The news is out that Sir Tim Berners-Lee has won the 2016 Turing Award, the highest honor in computer science. (Turing Award winners are usually announced a few months after the actual year of the award.) He is best known for inventing the World Wide Web, as clearly highlighted by the ACM’s citation:

For inventing the World Wide Web, the first web browser, and the fundamental protocols and algorithms allowing the Web to scale.

(You can also find more information about some of his work on his personal website, where he has some helpful FAQs.)

My first reaction to reading the news was: he didn’t already have a Turing Award?!? I actually thought he had been a co-winner with Vinton Cerf and Robert Kahn, but nope. At least he’s won it now, so we won’t be asking Quora posts like this one anymore.

I’m rather surprised that this announcement wasn’t covered by many mainstream newspapers. I tried searching for something in the New York Times, but nothing showed up.

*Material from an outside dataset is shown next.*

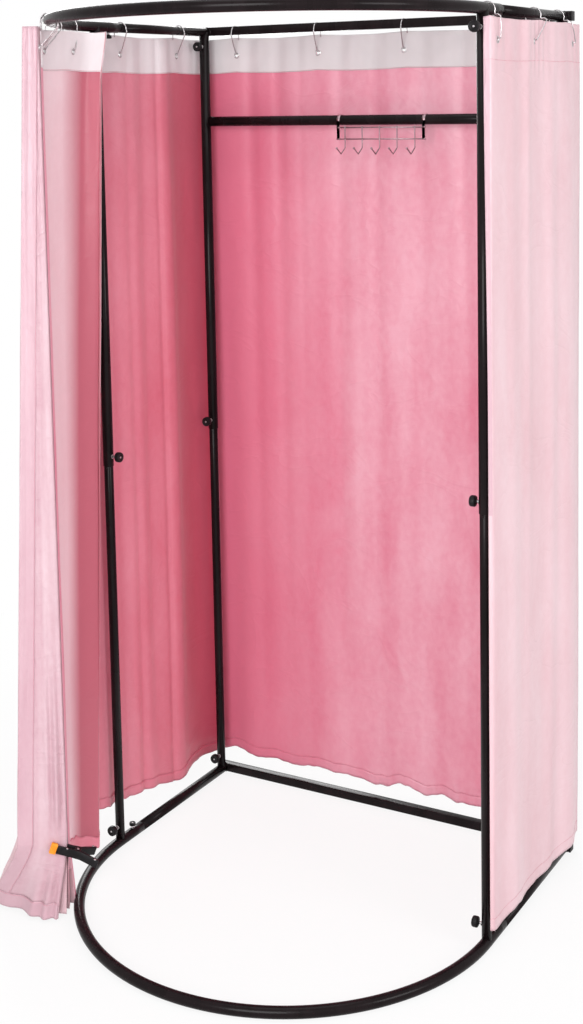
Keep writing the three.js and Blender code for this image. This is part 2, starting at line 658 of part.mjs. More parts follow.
// A drawn pleat: a deep fold beside a narrow land of cloth that its hook holds
function placePleat(i) {
  const frame = pleatFrame(i);
  const land = new THREE.BoxGeometry(cloth.thickness, pleat.landWidth + pleat.thickness, clothTopZ - pleat.hemZ);
  land.translate(sideReach, pleat.thickness / 2, (clothTopZ + pleat.hemZ) / 2);
  const drill = alongX(upright(rod(cloth.holeDiameter), sideReach - cloth.holeDiameter, sideReach + cloth.holeDiameter));
  let body = cut(join(pleatFold(), solid(land)), solid(drill.translate(0, 0, eyeletZ)));
  if (i === pleat.count - 1) body = cut(body, clampRoom());
  place(`curtain_pleat_${i + 1}`, toGeometry(body), pinkSatin, frame);
  curtainHook(`curtain_hook_pleat_${i + 1}`, frame, roundCarrier(tube.diameter), sideReach);
}

// Spring clamp: two arms on a pin, with a pad on each jaw, both sides of the leading pleat
const clampGap = pleat.thickness / 2 + touch + clamp.padThickness + touch;

function clampBed() {
  const bed = new THREE.Group();
  bed.position.set(clamp.pivotReach, pleatMiddle, clamp.pivotZ);
  bed.rotation.y = -THREE.MathUtils.degToRad(clamp.droopAngle);
  return bed;
}

// The rear jaw reaches through the pleat's land
function clampRoom() {
  const bed = clampBed();
  bed.updateMatrix();
  const depth = clampGap + clamp.armThickness;
  const room = new THREE.BoxGeometry(clamp.jawLength, depth, clamp.padHeight + 2 * touch);
  room.translate(clamp.jawLength / 2, -pleat.thickness / 2 - depth / 2, 0);
  return solid(room.applyMatrix4(bed.matrix));
}

function clampArm(side) {
  const thick = clamp.armThickness;
  const root = clampGap / 2;
  const armEnd = clamp.jawLength - clamp.padLength;
  const outline = [
    [armEnd, clampGap], [armEnd, clampGap + clamp.tipThickness], [clamp.earRadius, thick + root],
    [-clamp.handleLength, clamp.handleSpread + thick], [-clamp.handleLength, clamp.handleSpread],
    [-clamp.earRadius, root], [clamp.earRadius, root],
  ];
  const shape = new THREE.Shape(outline.map(([x, y]) => new THREE.Vector2(x, side * y)));
  const arm = new THREE.ExtrudeGeometry(shape, { depth: clamp.height, bevelEnabled: false });
  return solid(arm.translate(0, 0, -clamp.height / 2));
}

function ear(low, high) {
  return solid(upright(rod(2 * clamp.earRadius), low, high));
}

function placeClamp() {
  const bed = clampBed();
  pleatFrame(pleat.count - 1).add(bed);
  const half = clamp.height / 2;
  const pinHole = solid(upright(rod(clamp.pinDiameter + 2 * touch), -clamp.height, clamp.height));
  const ears = join(ear(-half, -half + clamp.earThickness), ear(half - clamp.earThickness, half));
  const middle = ear(-half + clamp.earThickness + touch, half - clamp.earThickness - touch);
  const clear = (low, high) => solid(upright(rod(2 * (clamp.earRadius + touch)), low, high));
  const middleClear = clear(-half + clamp.earThickness, half - clamp.earThickness);
  const earsClear = join(clear(-clamp.height, -half + clamp.earThickness + touch), clear(half - clamp.earThickness - touch, clamp.height));
  const rear = cut(join(cut(clampArm(-1), middleClear), ears), pinHole);
  const front = cut(join(cut(clampArm(1), earsClear), middle), pinHole);
  place('clamp_rear_arm', toGeometry(rear), blackPlastic, bed);
  place('clamp_front_arm', toGeometry(front), blackPlastic, bed);
  place('clamp_pin', upright(rod(clamp.pinDiameter), -half, half), brightWire, bed);
  for (const [side, hand] of [[-1, 'rear'], [1, 'front']]) {
    const bite = pleat.thickness / 2 + touch;
    const padDepth = clampGap + clamp.tipThickness - bite;
    const pad = new THREE.BoxGeometry(clamp.padLength - touch, padDepth, clamp.padHeight);
    const x = clamp.jawLength - (clamp.padLength - touch) / 2;
    place(`clamp_${hand}_pad`, pad, orangePlastic, bed).position.set(x, side * (bite + padDepth / 2), 0);
  }
}

rearFrame('base_rear_frame', bar.side / 2, baseTubeZ, tube.diameter, stubTube, 1);
frontHoop('base_front_hoop', baseTubeZ, stubTube, 1);
rearFrame('top_rear_frame', boothHeight - bar.side / 2, topTubeZ, slimTube.diameter, slimTube, -1);
frontHoop('top_front_hoop', topTubeZ, slimTube, -1);
postPlaces.forEach(placePost);
placeLockKnobs();
placePlugs();
clothesRail();
hookRack();
placeRightCurtain();
placeBackCurtain();
placeLeftCurtain();
for (let i = 0; i < pleat.count; i += 1) placePleat(i);
placeClamp();

export default room;
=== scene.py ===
# A portable fitting room: a D-shaped tube frame hung with satin curtains
import math

import bmesh
import bpy
from mathutils import Matrix, Vector, noise


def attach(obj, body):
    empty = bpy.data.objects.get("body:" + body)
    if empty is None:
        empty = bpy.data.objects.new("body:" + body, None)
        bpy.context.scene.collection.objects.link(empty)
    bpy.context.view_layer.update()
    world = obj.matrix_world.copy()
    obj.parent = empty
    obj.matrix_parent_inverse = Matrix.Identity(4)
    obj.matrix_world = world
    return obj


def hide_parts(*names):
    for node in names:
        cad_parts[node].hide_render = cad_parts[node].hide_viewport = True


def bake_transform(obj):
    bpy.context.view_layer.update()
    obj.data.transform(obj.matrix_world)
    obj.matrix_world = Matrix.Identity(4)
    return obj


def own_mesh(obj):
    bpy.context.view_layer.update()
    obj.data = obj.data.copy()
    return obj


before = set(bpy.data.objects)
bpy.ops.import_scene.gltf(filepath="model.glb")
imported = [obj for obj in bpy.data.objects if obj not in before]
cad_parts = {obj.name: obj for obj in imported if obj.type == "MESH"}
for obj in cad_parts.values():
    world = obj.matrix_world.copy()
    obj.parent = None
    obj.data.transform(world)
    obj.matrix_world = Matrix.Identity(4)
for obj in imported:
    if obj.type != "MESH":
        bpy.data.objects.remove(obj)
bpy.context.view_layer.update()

# Places shared with the frame, in metres
tubeX, frontY, backY, baseTubeZ, topTubeZ = 0.4825, -0.487, -0.025, 0.0125, 1.9875
clothX, clothBackY, hemZ, topZ, eyeletZ, headerZ = 0.504, 0.020, 0.050, 1.972, 1.927, 1.884
print("frame loaded,", len(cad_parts), "nodes")


# Shader maths as plain expressions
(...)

This is rather a shame, because if we think of inventing the World Wide Web as the “bar” for the Turing Award, then that’s a pretty high bar.

My prediction for the winner was actually Geoffrey Hinton, but I can’t argue with Sir Tim Berners-Lee. (Thus, Hinton is going to be my prediction for the 2017 award.) Just like Terrence Tao for the Fields Medalist, Steven Weinberg for the Nobel Prize in Physics, Merrick Garland for the Supreme Court, and so on, they’re so utterly qualified that I can’t think of a reason to oppose them.